East Cleveland is a classic American story of Rust Belt decay. It is today marked by abandoned neighborhoods with crumbling properties, boarded windows, broken glass and graffiti scrawled on brickwork.
Art McKoy, a local barbershop owner and racial justice campaigner, says it’s no surprise so many youths disappear from a mostly-black neighborhood of pothole-covered roads that reeks of despair.
‘You can see how a lot of children would go missing in a place like this,’ McKoy told the Dispatch.
‘It’s devastated. People take advantage.’
It’s a far cry from the city’s former grandeur, when oil tycoon John D. Rockefeller and other powerful and influential leaders resided on the bustling section of Euclid Avenue known as ‘Millionaires’ Row.’
As the area’s iron, steel and other industries dried up, East Cleveland’s population collapsed, shedding a staggering 58 percent of residents from 33,000 in 1990 to 13,792 by 2020, Census Bureau data show.

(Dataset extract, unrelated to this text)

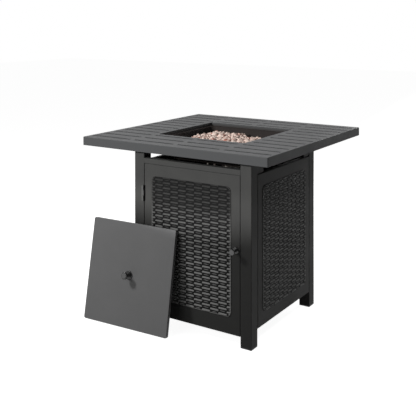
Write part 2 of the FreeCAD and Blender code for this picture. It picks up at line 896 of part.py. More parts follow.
def round_knob(neck_radius, reach, head_radius, head_height):
    """Waisted knob on z = 0: flared foot, slim neck and a thick round head with soft edges."""
    head_bottom = reach - head_height
    head = cylinder(head_radius, V(0, 0, head_bottom), V(0, 0, reach))
    head = round_edges(head, knob_head_edge, lambda e: e.BoundBox.ZLength < 1e-3)
    shoulder_bottom = V(0, 0, head_bottom - knob_shoulder_height)
    shoulder_height = knob_shoulder_height + head_height / 2
    shoulder = Part.makeCone(neck_radius, head_radius - knob_head_edge, shoulder_height, shoulder_bottom)
    neck = cylinder(neck_radius, V(0, 0, 0), V(0, 0, head_bottom))
    foot = Part.makeCone(neck_radius + knob_flare_radius, neck_radius, knob_flare_height)
    return head.fuse([shoulder, neck, foot]).removeSplitter()


def make_door_knob():
    plate = cylinder(door_knob_base_radius, V(0, 0, 0), V(0, 0, door_knob_base_height))
    knob = round_knob(door_knob_neck_radius, door_knob_reach - door_knob_base_height, door_knob_head_radius,
                      door_knob_head_height)
    knob.translate(V(0, 0, door_knob_base_height))
    knob = plate.fuse(knob).cut(cylinder(knob_screw_radius, V(0, 0, 0), V(0, 0, knob_screw_bite)))
    knob.rotate(V(0, 0, 0), X_AXIS, 90)
    knob.translate(V(door_knob_x, -half_base, door_knob_z))
    return knob.removeSplitter()


def make_door_knob_screw():
    seat = V(door_knob_x, -half_base + panel_sheet, door_knob_z)
    return fastener(seat, V(0, -1, 0), knob_screw_radius, knob_screw_head_radius, knob_screw_head_height,
                    panel_sheet + knob_screw_bite)


def make_strike():
    right = door_edges()[1] - panel_sheet
    return box(right - strike_width, right, door_back, door_back + strike_sheet,
               door_knob_z - strike_height / 2, door_knob_z + strike_height / 2)


def make_catch():
    front = door_back + strike_sheet + catch_gap
    body = box(half_bay - catch_width, half_bay, front, front + catch_depth,
               door_knob_z - catch_height / 2, door_knob_z + catch_height / 2)
    return body


# Lid, drawn flat with its face on z = 0 and then leaned against the door

def lid_half():
    return half_opening - lid_gap


def lid_placement():
    lean = math.radians(lid_lean)
    yaw = math.radians(lid_yaw)
    half = lid_half()
    turn = FreeCAD.Rotation(Z_AXIS, lid_yaw).multiply(FreeCAD.Rotation(X_AXIS, 90 - lid_lean))
    z = half * math.cos(lean) + lid_recess * math.sin(lean) + lid_floor_gap
    back = half * math.sin(lean) * math.cos(yaw) + lid_recess * math.cos(lean) * math.cos(yaw)
    back += half * math.sin(abs(yaw))
    y = -half_base - weave_proud - lid_touch_gap - back
    return FreeCAD.Placement(V(lid_center_x, y, z), turn)


def leaned(solid):
    copy = solid.copy()
    copy.Placement = lid_placement().multiply(copy.Placement)
    return copy


def make_lid_plate():
    half = lid_half()
    outer = rounded_prism(half, half, lid_corner_radius, -lid_recess, 0)
    outer = round_edges(outer, lid_edge_radius, lambda e: e.BoundBox.ZMin > -1e-3)
    inset = half - lid_sheet
    inner = rounded_prism(inset, inset, lid_corner_radius - lid_sheet, -lid_recess, -lid_sheet)
    hole = cylinder(knob_screw_radius, V(0, 0, -lid_sheet), V(0, 0, 0))
    return leaned(outer.cut([inner, hole]))


def make_lid_knob_base():
    disc = cylinder(lid_knob_base_radius, V(0, 0, 0), V(0, 0, lid_knob_base_height))
    top = lid_knob_base_height - 1e-3
    disc = round_edges(disc, lid_knob_base_edge, lambda e: e.BoundBox.ZMin > top)
    hole = cylinder(knob_screw_radius, V(0, 0, 0), V(0, 0, lid_knob_base_height))
    return leaned(disc.cut(hole))


def make_lid_knob():
    base = V(0, 0, lid_knob_base_height)
    knob = round_knob(lid_knob_neck_radius, lid_knob_reach - lid_knob_base_height, lid_knob_head_radius,
                      lid_knob_head_height)
    knob.translate(base)
    bore = cylinder(knob_screw_radius, base, base + V(0, 0, knob_screw_bite))
    return leaned(knob.cut(bore))


def make_lid_screw():
    grip = lid_sheet + lid_knob_base_height + knob_screw_bite
    return leaned(fastener(V(0, 0, -lid_sheet), Z_AXIS, knob_screw_radius, knob_screw_head_radius,
                           knob_screw_head_height, grip))


# Controls behind the door

def control_screw_seats():
    y = -half_base + rail_depth + control_plate_sheet
    z = (rail_top + rail_bottom) / 2
    third = (control_plate_right - control_plate_left) / 3
    return [V(control_plate_left + third * k, y, z) for k in (1, 2)]


def control_screw_holes():
    grip = control_plate_sheet + rail_sheet + screw_bite
    return [cylinder(screw_radius, seat, seat - Y_AXIS * grip) for seat in control_screw_seats()]


def make_control_screws():
    grip = control_plate_sheet + rail_sheet + screw_bite
    screws = []
    for seat in control_screw_seats():
        screws.append(fastener(seat, V(0, -1, 0), screw_radius, screw_head_radius, screw_head_height, grip))
    return Part.makeCompound(screws)


def make_control_bracket():
    """Tab on the rail, shelf below it and the plate that carries valve and igniter."""
    x0 = control_plate_left
    x1 = control_plate_right
    rail_back = -half_base + rail_depth
    t = control_plate_sheet
    shelf_top = rail_bottom - control_shelf_drop
    tab = box(x0, x1, rail_back, rail_back + t, shelf_top - t, rail_top)
    shelf = box(x0, x1, rail_back, control_face, shelf_top - t, shelf_top)
    plate = box(x0, x1, control_front, control_face, control_z - control_plate_margin, shelf_top)
    holes = [cylinder(stem_radius + stem_hole_gap, V(control_x, control_front, control_z),
                      V(control_x, control_face, control_z)),
             cylinder(button_radius + button_fit, V(igniter_x, control_front, control_z),
                      V(igniter_x, control_face, control_z))]
    return tab.fuse([shelf, plate]).cut(holes + control_screw_holes()).removeSplitter()


def valve_middle_y():
    return control_face + valve_depth / 2


def make_valve():
    half = valve_width / 2
    body = box(control_x - half, control_x + half, control_face, control_face + valve_depth,
               control_z - valve_height / 2, control_z + valve_height / 2)
    body = round_edges(body, valve_edge_radius, lambda e: e.BoundBox.YMin > control_face + 1e-3)
    y = valve_middle_y()
    top = control_z + valve_height / 2
    low = control_z - valve_height / 2
    ports = cylinder(valve_port_radius, V(control_x, y, low - valve_port_height),
                     V(control_x, y, top + valve_port_height))
    outlet = cylinder(pipe_radius - pipe_wall, V(control_x, y, top), V(control_x, y, top + valve_port_height))
    inlet = cylinder(fitting_bore, V(control_x, y, low - valve_port_height), V(control_x, y, top))
    socket = cylinder(stem_radius + stem_fit, V(control_x, control_face, control_z),
                      V(control_x, control_face + stem_socket_depth, control_z))
    return body.fuse(ports).cut(outlet).cut(inlet).cut(socket)


def make_inlet_fitting():
    y = valve_middle_y()
    top = control_z - valve_height / 2 - valve_port_height
    low = top - fitting_height
    nut = cylinder(fitting_nut_radius, V(control_x, y, top - fitting_nut_height), V(control_x, y, top))
    stub = cylinder(fitting_radius, V(control_x, y, low), V(control_x, y, top))
    bore = cylinder(fitting_bore, V(control_x, y, low), V(control_x, y, top))
    return stub.fuse(nut).cut(bore).removeSplitter()


def pipe_path():
    """Centre line of the gas pipe: up from the valve, back, then across to the mixer."""
    r = pipe_bend_radius
    s = r * math.sqrt(0.5)
    y = valve_middle_y()
    z = pipe_z
    start = V(control_x, y, valve_outlet_z)
    end = V(mixer_radius + mixer_length, 0, z)
    edges = [Part.makeLine(start, V(control_x, y, z - r))]
    edges.append(Part.Arc(V(control_x, y, z - r), V(control_x, y + r - s, z - r + s),
                          V(control_x, y + r, z)).toShape())
    edges.append(Part.makeLine(V(control_x, y + r, z), V(control_x, -r, z)))
    edges.append(Part.Arc(V(control_x, -r, z), V(control_x - r + s, -r + s, z),
                          V(control_x - r, 0, z)).toShape())
    edges.append(Part.makeLine(V(control_x - r, 0, z), end))
    return Part.Wire(edges), start


def make_pipe():
    path, start = pipe_path()
    tubes = []
    for radius in (pipe_radius, pipe_radius - pipe_wall):
        section = Part.Wire(Part.makeCircle(radius, start, Z_AXIS))
        tubes.append(path.makePipeShell([section], True, False))
    return tubes[0].cut(tubes[1])


def make_mixer():
    """Air mixer: a slotted tube from the pipe to the socket of the burner's inlet."""
    z = pipe_z
    end = mixer_radius + mixer_length
    socket_top = pan_bottom - nut_height
    socket_low = z - mixer_socket_drop
    tube = cylinder(mixer_radius, V(0, 0, z), V(end, 0, z))
    socket = cylinder(mixer_socket_radius, V(0, 0, socket_low), V(0, 0, socket_top))
    body = tube.fuse(socket)
    bore = mixer_radius - mixer_wall
    slot_x0 = end - mixer_slot_margin - mixer_slot_length
    half = mixer_slot_width / 2
    cuts = [
        cylinder(bore, V(0, 0, z), V(end - mixer_nozzle_length, 0, z)),
        cylinder(inlet_radius - inlet_wall, V(0, 0, z), V(0, 0, socket_top)),
        cylinder(inlet_radius, V(0, 0, pan_bottom - inlet_drop), V(0, 0, socket_top)),
        box(slot_x0, slot_x0 + mixer_slot_length, -mixer_radius, mixer_radius, z - half, z + half),
        cylinder(port_radius, V(end - mixer_nozzle_length, 0, z), V(end, 0, z)),
    ]
    return body.cut(cuts).removeSplitter()


def make_bezel():
    front = control_front - bezel_height
    disc = cylinder(bezel_radius, V(control_x, front, control_z), V(control_x, control_front, control_z))
    hole = cylinder(bezel_bore, V(control_x, front, control_z), V(control_x, control_front, control_z))
    return disc.cut(hole)


def knob_back():
    return control_front - bezel_height - control_knob_gap


def make_stem():
    start = V(control_x, knob_back() - control_knob_depth / 2, control_z)
    end = V(control_x, control_face + stem_socket_depth - stem_hole_gap, control_z)
    return cylinder(stem_radius, start, end)


def make_control_knob():
    back = knob_back()
    skirt_front = back - (control_knob_depth - control_knob_grip_depth)
    front = back - control_knob_depth
    skirt = Part.makeCone(control_knob_radius, control_knob_radius - control_knob_taper, back - skirt_front,
                          V(control_x, back, control_z), V(0, -1, 0))
    reach = control_knob_radius - control_knob_grip_margin
    grip = box(control_x - control_knob_grip / 2, control_x + control_knob_grip / 2, front, back,
               control_z - reach, control_z + reach)
    grip = round_edges(grip, control_knob_edge_radius, lambda e: e.BoundBox.YMax < front + 1e-3)
    socket = cylinder(stem_radius, V(control_x, back - control_knob_depth / 2, control_z),
                      V(control_x, back, control_z))
    return skirt.fuse(grip).cut(socket).removeSplitter()


def make_igniter_module():
    body = cylinder(igniter_radius, V(igniter_x, control_face, control_z),
                    V(igniter_x, control_face + igniter_length, control_z))
    nut_front = control_front - igniter_nut_height
    seat = V(igniter_x, control_front, control_z)
    nut = cylinder(igniter_nut_radius, V(igniter_x, nut_front, control_z), seat)
    bore = cylinder(button_radius + button_fit, V(igniter_x, nut_front, control_z),
                    V(igniter_x, nut_front + button_length + button_travel, control_z))
    return Part.makeCompound([body.cut(bore), nut.cut(bore)])


def make_button():
    front = control_front - igniter_nut_height - button_proud
    back = front + button_length
    button = cylinder(button_radius, V(igniter_x, front, control_z), V(igniter_x, back, control_z))
    return round_edges(button, button_edge_radius, lambda e: e.BoundBox.YMax < front + 1e-3)


def main():
    os.makedirs("parts", exist_ok=True)
    save("tabletop", make_tabletop())
    save("top_channel_left", make_stiffener(-1))
    save("top_channel_right", make_stiffener(1))
    save("pan_collar", make_collar())
    save("burner_pan", make_pan())
    save("burner_ring", make_burner())
    save("burner_nut", make_burner_nut())
    save("igniter_electrode", make_electrode())
    save("thermocouple", make_thermocouple())
    save("sensor_plate", make_sensor_plate())
    save("lava_stones", make_stones())
    for name, sx, sy in POST_CORNERS:
        save("post_" + name, make_post(sx, sy))
    save("corner_brackets", make_brackets())
    save("frame_bolts", make_frame_bolts())
    save("foot_glides", make_glides())
    save("front_rail", make_front_rail())
    for name, degrees in PANEL_TURNS:
        save("panel_" + name, make_panel(degrees))
        save("weave_" + name, make_panel_weave(degrees))
    save("panel_screws", make_panel_screws())
    save("tank_tray", make_tray())
    save("door_sheet", make_door())
    save("door_weave", make_door_weave())
    for name, z in (("upper", upper_hinge_z), ("lower", lower_hinge_z)):
        save("hinge_post_leaf_" + name, make_post_leaf(z))
        save("hinge_door_leaf_" + name, make_door_leaf(z))
        save("hinge_pin_" + name, make_hinge_pin(z))
    save("door_knob", make_door_knob())
    save("door_knob_screw", make_door_knob_screw())
    save("door_strike", make_strike())
    save("magnet_catch", make_catch())
    save("lid_plate", make_lid_plate())
    save("lid_knob_base", make_lid_knob_base())
    save("lid_knob", make_lid_knob())
    save("lid_knob_screw", make_lid_screw())
    save("control_bracket", make_control_bracket())
    save("control_screws", make_control_screws())
    save("gas_valve", make_valve())
    save("gas_inlet", make_inlet_fitting())
    save("gas_pipe", make_pipe())
    save("air_mixer", make_mixer())
    save("control_bezel", make_bezel())
    save("valve_stem", make_stem())
    save("control_knob", make_control_knob())
    save("igniter_module", make_igniter_module())
    save("igniter_button", make_button())


main()
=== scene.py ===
import json
import math
import random

import bmesh
import bpy
from mathutils import Matrix, Vector, noise


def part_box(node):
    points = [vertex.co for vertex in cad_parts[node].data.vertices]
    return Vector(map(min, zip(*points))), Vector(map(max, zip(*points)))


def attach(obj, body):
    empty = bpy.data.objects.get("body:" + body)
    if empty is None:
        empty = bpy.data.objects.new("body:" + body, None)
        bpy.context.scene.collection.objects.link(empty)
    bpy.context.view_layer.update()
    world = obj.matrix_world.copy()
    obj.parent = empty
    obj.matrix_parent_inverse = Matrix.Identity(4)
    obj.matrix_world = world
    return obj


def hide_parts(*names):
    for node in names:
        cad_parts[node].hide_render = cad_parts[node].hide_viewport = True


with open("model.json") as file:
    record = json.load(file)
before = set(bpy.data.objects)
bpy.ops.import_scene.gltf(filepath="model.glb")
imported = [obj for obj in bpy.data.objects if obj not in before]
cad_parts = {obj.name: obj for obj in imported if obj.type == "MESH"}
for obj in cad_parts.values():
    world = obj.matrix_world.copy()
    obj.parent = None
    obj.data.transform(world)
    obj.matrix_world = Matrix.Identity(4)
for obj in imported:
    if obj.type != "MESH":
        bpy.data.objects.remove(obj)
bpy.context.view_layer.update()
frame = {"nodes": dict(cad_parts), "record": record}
nodes = frame["nodes"]
MM = 0.001

# Photograph: level camera with a lowered frame
CAMERA_PLACE = (1.3760, -2.2565, 1.0380)
CAMERA_TURN = 32.81
FOCAL_PIXELS = 746.3
HORIZON_PIXEL = 17.9
IMAGE_PIXELS = 416
SENSOR_WIDTH = 36.0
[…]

Those working in child protection in East Cleveland say some youths have run away from a local residential behavioral health center for boys, while others have likely become victims of human trafficking.
Many children who go missing hang out at the intersection of Superior Avenue and Euclid Avenue, where they are vulnerable to traffickers, which is worse in Ohio than elsewhere, experts told the Dispatch.
There is also a history of underage sex work at several hotels throughout the city.
The problem is made worse by a local police force that’s been dogged by controversy and incompetence, it is claimed.
More than a dozen East Cleveland police officers have faced some 50 criminal charges these past two years, ranging from civil rights violations to assault, dereliction of duty, and tampering with evidence, court records show.
The indictments saw the department lose more than half of its 40 officers.
In June, Mayor Brandon King asked Gov. Mike DeWine for help from the Ohio National Guard.
He deployed additional state troopers to help patrol the city, which has been in a state of fiscal crisis for most of the past 35 years.
Even so, the city does not have enough police officers to search for missing children. They are too busy battling pressing concerns such as gun violence and human trafficking, advocates for missing persons say.
The city’s problems are not just among low ranking officers.
Former police chief Scott Gardner in March pleaded guilty to tax violations. Mayor King was last month indicted for theft in office after he authorized payments from the city to a business he and his family own.
Race may also play a role. Some 37 of East Cleveland’s 43 missing children are black.
Four are white and two have a race listed as ‘unknown,’ according to the state Attorney General’s report.
The Attorney General’s office and East Cleveland police did not answer DailyMail.com’s requests for comment.
East Cleveland is ground zero for a wider problem that stretches across Ohio, where the number of missing persons shot by nearly 18 percent in just three years.
On any given day, some 1,000 Ohioans are listed as missing by the Attorney General’s office.
At least 689 Ohioans — including 366 children — remained missing more than a year after they vanished.
Families with unsolved cases describe living in an agonizing limbo for weeks, months, and even years after a loved one goes missing.
They complain of not knowing whether the child is alive or dead, or whether detectives are actively trying to find them.
While they are always tragic stories, some have happier endings than others.
A 12-year-old girl who had disappeared from her Georgia community was found in Dover, Ohio, some 70 miles south of Cleveland, in July, nearly two months after she disappeared from her dad’s home.
Maria Gomez-Perez reportedly communicated online with a Guatemalan man in his thirties, who had driven to Gainesville to collect her by arrangement. He was arrested and indicted for rape and other offenses.
Gainesville Mayor Sam Couvillon said he was ‘proud’ of how his Georgia community rallied to find the missing girl, while urging parents to keep tabs on whether children are communicating with strangers online.
‘They’re our most vulnerable and our most valuable citizens, and it is our duty to take care of them,’ Couvillon said.